JAKARTA, SAWIT INDONESIA – Kelapa sawit bukanlah penyebab meluasnya deforestasi di Indonesia. Perkebunan sawit tidak berada di kawasan hutan melainkan lahan berstatus APL maupun HPK
Guru Besar Fakultas Kehutanan IPB Prof Dr Yanto Santosa, DEA mengatakan sawit bukan merupakan penyebab deforestasi di Indonesia.
Menurutnya, lahan perkebunan kelapa sawit yang ada di Indonesia tidak berasal dari kawasan hutan.
“Saya tegaskan bahwa sawit bukan penyebab terjadinya deforestasi di Indonesia. Jadi hasil voting anggota Parlemen Eropa yang menyatakan sawit merupakan penyebab deforestasi itu keliru,” ujar Yanto Santosadi Bogor, kemarin.
Penegasan Yanto Santosa tersebut berdasarkan pada hasil penelitian yang dilakukan bersama timnya pada 2016 lalu. Penelitian tersebut dilakukan di 8 kebun sawit milik perusahaan sawit besar (PSB) dan 16 kebun sawit rakyat. Kebun-kebun tersebut berada di Kabupaten Kampar, Kuantan Singingi, Pelelawan, dan Kabupaten Siak di Provinsi Riau.
Dari penelitian tersebut diketahui bahwa lahan yang dijadikan kebun sawit tersebut, sudah tidak berstatus sebagai kawasan hutan. Yanto Santosa memaparkan saat izin usaha perkebunan sawit dan sertifikat hak guna usaha (HGU) diterbitkan, status lahan seluruh PSB sudah bukan merupakan kawasan hutan.
Jika dilihat berdasarkan luasan seluruh areal PSB yang diamati (46.372,38 ha), sebanyak 68,02% status lahan yang dialihfungsikan berasal dari hutan produksi konversi/areal penggunaan lain (APL) 30,01% berasal dari hutan produksi terbatas, dan 1,97% berasal dari hutan produksi.
Adapun status lahan pada kebun sawit rakyat yang diamati (47,5 ha), sebanyak 91,76% status lahannya sudah bukan kawasan hutan saat areal tersebut dijadikan kebun kelapa sawit.
“Hanya 8,24% saja yang masih berstatus kawasan hutan atau areal peruntukan kehutanan (APK),” ujar Yanto Santosa.
Sementara itu, menurut riwayat penggunaan lahan pada delapan lokasi sebelum PSB tersebut beroperasi ada sekitar 49,96% merupakan eks HGU perusahaan lain, 35,99% merupakan eks Hak Pengusahaan Hutan, serta 14,04% merupakan ladang masyarakat lokal dan eks transmigran.
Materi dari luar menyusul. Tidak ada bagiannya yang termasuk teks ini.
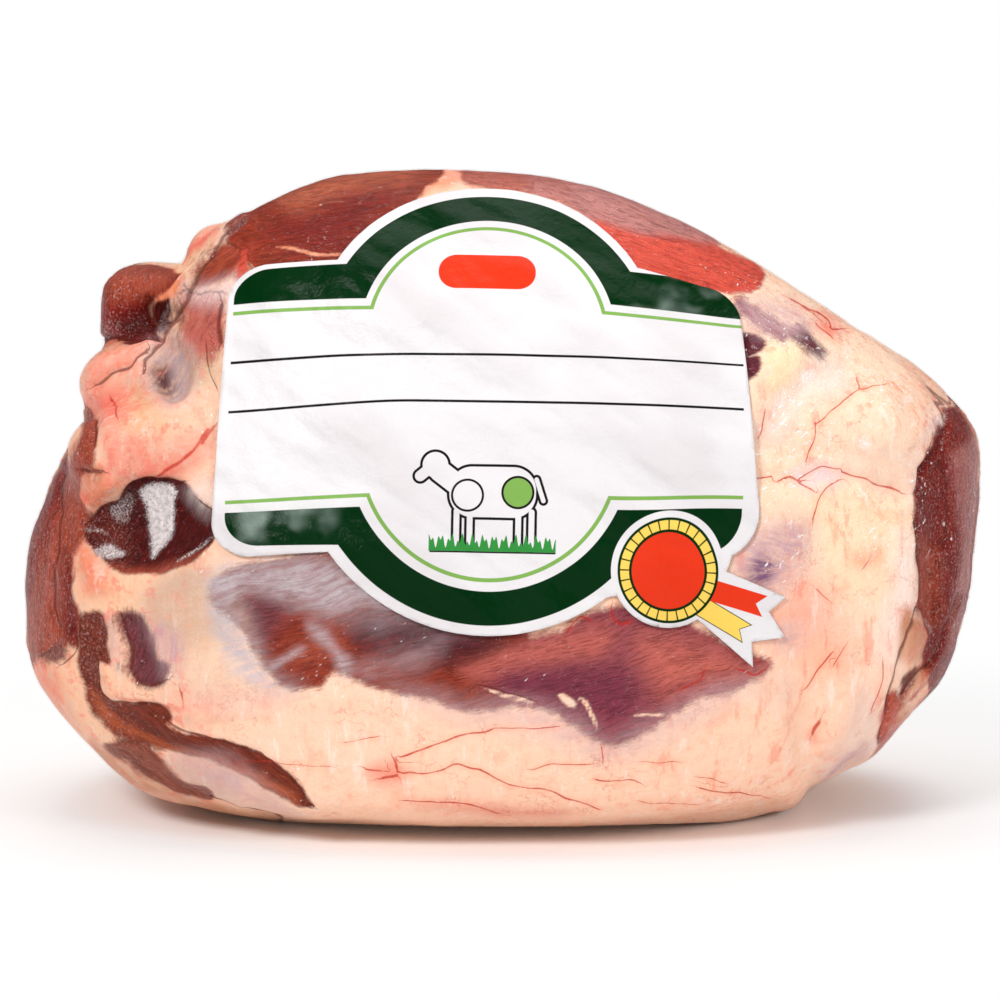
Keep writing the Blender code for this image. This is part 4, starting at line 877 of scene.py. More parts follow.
@dataclass
class Meat:
    """The leg's flesh: a fine skin grown from the part's solid, sculpted and coloured from the drawings."""

    voxel: float = 1.55
    ease_rounds: int = 8
    clearance: float = 0.35
    tuck: float = 2.4
    skin: Skin = field(init=False)

    def grow(self, leg: bpy.types.Object) -> None:
        """Grow a fine even skin over the part's solid, with the front finer still."""
        shape = bmesh.new()
        shape.from_mesh(leg.data)
        bmesh.ops.remove_doubles(shape, verts=shape.verts, dist=1e-6)
        mesh = bpy.data.meshes.new("leg_copy")
        shape.to_mesh(mesh)
        shape.free()
        obj = temporary(mesh)
        remesh = obj.modifiers.new("even", "REMESH")
        remesh.mode = "VOXEL"
        remesh.voxel_size = self.voxel * 1.0 * MM
        coarse = evaluated(obj)
        shape = bmesh.new()
        shape.from_mesh(coarse)
        shape.normal_update()
        inward = Drawing().axes()[0]
        front = [f for f in shape.faces if -(f.normal @ Vector(inward)) > 0.12]
        edges = list({edge for face in front for edge in face.edges})
        bmesh.ops.subdivide_edges(shape, edges=edges, cuts=1, use_grid_fill=True)
        bmesh.ops.triangulate(shape, faces=shape.faces)
        shape.to_mesh(coarse)
        shape.free()
        obj = temporary(coarse)
        smooth = obj.modifiers.new("ease", "SMOOTH")
        smooth.factor = 0.5
        smooth.iterations = self.ease_rounds
        self.skin = Skin(evaluated(obj))
        log.info("skin: %d vertices", len(self.skin.points))

    def shape(self, chart: Chart, under_label: np.ndarray) -> None:
        """Sculpt the patches, folds and cuts, keeping the place under the label low."""
        skin = self.skin
        height = 0.55 * wander(skin.points, 17.0, 1.3)[:, 0] + 0.22 * wander(skin.points, 6.0, 5.9)[:, 1]
        for patch in (*PATCHES, *OTHER_PATCHES):
            if patch.rise:
                height += patch.rise * ease(-0.8, 2.6, chart.depth(patch))
        height += chart.relief((*FOLDS, *OTHER_FOLDS)) + chart.relief((*CUTS, *OTHER_CUTS))
        height = np.clip(height, -3.0, 1.6)
        low = np.minimum(height, 0.0) * 0.4 - 0.45
        height = height * (1 - under_label) + low * under_label
        grounded = ease(0.2, 3.0, skin.points[:, 2])
        skin.push(height * grounded)
        points = skin.points.copy()
        points[:, 2] += self.tuck * ease(-22.0, -40.0, points[:, 1]) * ease(12.0, 1.0, points[:, 2])
        points[:, 2] = np.maximum(points[:, 2], self.clearance)
        skin.place(points)

    def colour(self, chart: Chart) -> None:
        """Work out every vertex's tissues and colours, and store them for the shader."""
        skin = self.skin
        count = len(skin.points)
        fat = np.tile(linear("fat_back"), (count, 1))
        muscle = np.full(count, -4.0)
        flesh = np.tile(linear("brown_red"), (count, 1)) * 1e-6
        weight = np.full(count, 1e-6)
        owner = np.full(count, FAR)
        angle = np.zeros(count)
        cover = np.zeros((count, 4))
        cover[:, :3] = linear("silver_blue")
        patches = (*PATCHES, *OTHER_PATCHES)
        for patch in patches:
            tone = np.array(linear(patch.colour))
            depth = chart.depth(patch)
            share = (patch.amount * ease(-patch.soft, patch.soft, depth))[:, None]
            if patch.tissue is Tissue.FAT:
                fat += (tone - fat) * share
            if patch.tissue is Tissue.FAT and patch.over:
                muscle = np.minimum(muscle, -depth / patch.soft)
            if patch.tissue is Tissue.SKIN:
                cover[:, :3] += (tone - cover[:, :3]) * ease(0.0, 0.6, share)
                cover[:, 3:] += (1.0 - cover[:, 3:]) * share
            if patch.tissue is Tissue.MUSCLE and not patch.tone:
                ramp = np.clip(depth / patch.soft, -4.0, 4.0)
                muscle = np.maximum(muscle, np.minimum(ramp, 2.2 * patch.amount - 1.2))
                pull = np.exp(np.clip(depth, -20.0, 3.0) / 0.8)
                flesh += tone * pull[:, None]
                weight += pull
                mine = depth > owner
                owner[mine] = depth[mine]
                angle[mine] = math.radians(patch.grain)
        flesh /= weight[:, None]
        for patch in patches:
            if patch.tissue is Tissue.MUSCLE and patch.tone:
                depth = chart.depth(patch)
                flesh += (np.array(linear(patch.colour)) - flesh) * (patch.amount * ease(-patch.soft, patch.soft, depth))[:, None]
        self._store(chart, fat, flesh, muscle, cover, angle)

    def _store(self, chart: Chart, fat: np.ndarray, flesh: np.ndarray, muscle: np.ndarray, cover: np.ndarray, angle: np.ndarray) -> None:
        """Put the fields on the mesh."""
        skin = self.skin
        opaque = np.ones((len(fat), 1))
        skin.keep("fat_colour", np.hstack([fat, opaque]))
        skin.keep("flesh_colour", np.hstack([flesh, opaque]))
        skin.keep("cover", cover)
        skin.keep("muscle", muscle)
        skin.keep("vein", chart.nearest((*VEINS, *OTHER_VEINS)))
        skin.keep("cleft", chart.nearest((*CUTS, *OTHER_CUTS)))
        u, v = chart.spots[Side.FRONT].T
        along = u * np.cos(angle) + v * np.sin(angle)
        across = v * np.cos(angle) - u * np.sin(angle)
        skin.keep("fibre", np.stack([along, across, skin.points[:, 1]], axis=1))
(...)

Hal tersebut didukung dengan hasil penafsiran citra landsat mengenai perkembangan tutupan lahan areal konsesi 1 tahun sebelum PSB memperoleh izin usaha. Sebelumnya lahan tersebut sekitar 49,96% berupa perkebunan karet, 35,99% berupa hutan sekunder, 10,7% beruba tanah terbuka, 3,03% berupa semak belukar, serta 0,84% berupa pertanian lahan kering bercampur semak belukar.
“Kalau melihat data itu, di mana letak deforestasinya?,” tandas Yantos Santosa.
Menurut Yanto Santosa, munculnya tudingan itu karena selama ini terjadi perbedaan terminologi definisi soal deforestasi.
Menurut pemahaman orang Eropa dan LSM asing, deforestasi adalah membuka lahanyang memiliki tutupan pohon. “Jadi yang namanya deforestasi seandainya kita punya hutan atau tanaman berkayu banyak, kalau itu dibuka, itu mereka sebut deforestasi,” katanya.
Sementara itu, sebagaimana hukum yang berlaku di Indonesia deforestasi itu merupakan alih fungsi atau perubahan fungsi dari kawasan hutanmenjadi peruntukan non hutan. “Ini kan beda sekali. Artinya tidak peduli walau itu hanya ilalang, kalau itu kawasan hutan ya itu namanya hutan. Dan kalau itu diubah menjadi kebun sawit atau usaha lain, itu baru namanya deforestasi,” paparnya.
Jadi sebagaimana hukum yang berlaku di Indonesia, kata Yanto Santosa,perubahan status dari kawasan hutan menjadi peruntukan non hutan disebut deforestasi.
“Ini pemahaman deforestasi menurut hukum yang berlaku di Indonesia. Tapi kalau pemahaman Barat, asal ada hutan lantas dibabat untuk kepentingan non hutan, itu namanya deforestasi,”pungkasnya.